Missouri is considering a change to the state law regarding concealed weapons. The Missouri House of Representatives recently passed a measure known as the Constitutional Carry bill. If it passes the Senate and is enacted into law, it would allow people who have a clean background to possess a concealed weapon without the need for a permit.
The premise behind the legislation is that it is an undue hardship for people who want to carry a concealed weapon to have to go the sheriff's office for a background check and go through a gun training program before they are allowed to carry a concealed handgun. The sponsor of the bill notes that people should be able to exercise their Second Amendment rights without having to go through all of the extra steps and the extra financial burden that comes along with the concealed carry permits.

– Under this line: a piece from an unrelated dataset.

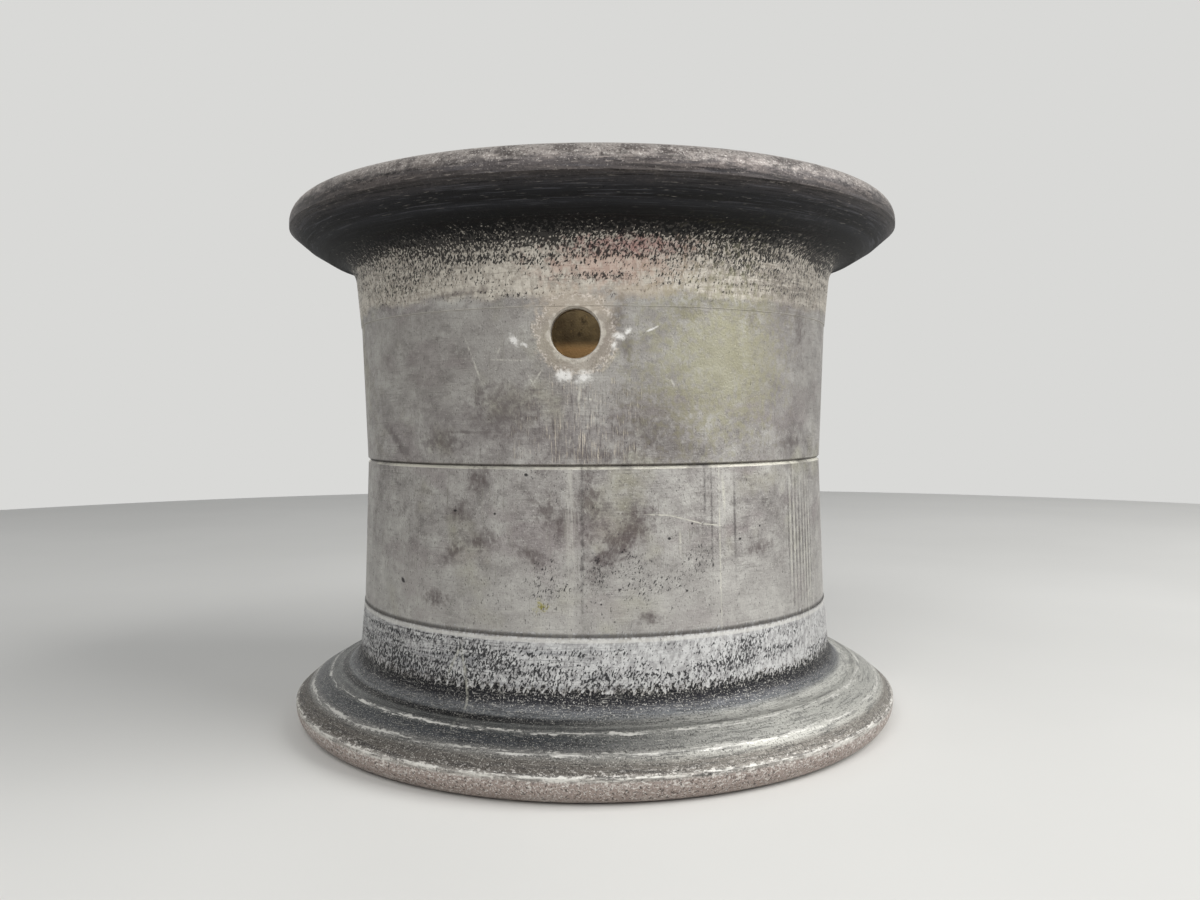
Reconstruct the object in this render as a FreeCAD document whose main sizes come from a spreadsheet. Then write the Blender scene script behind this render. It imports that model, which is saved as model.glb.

He further notes that there isn't much difference between an open carry, in which the weapon is seen, and a concealed carry, in which the weapon is under a piece of clothing. He noted that people have a constitutional right to carry a firearm, but you shouldn't need a permit to put a piece of clothing over the firearm.
If the bill passes the Senate and is signed into law by Governor Jay Nixon, Missouri would join a host of other permitless carry states, including neighboring Arkansas. Opponents of the bill worry that this could lead an increase in violent crimes.
While this bill is still making its way through the legislative system, Missouri residents should still abide by current laws that require a permit to carry a concealed firearm. Failing to do so could lead to criminal charges that would require you to present a defense if you want a chance at avoiding a conviction or minimizing the penalties of a conviction.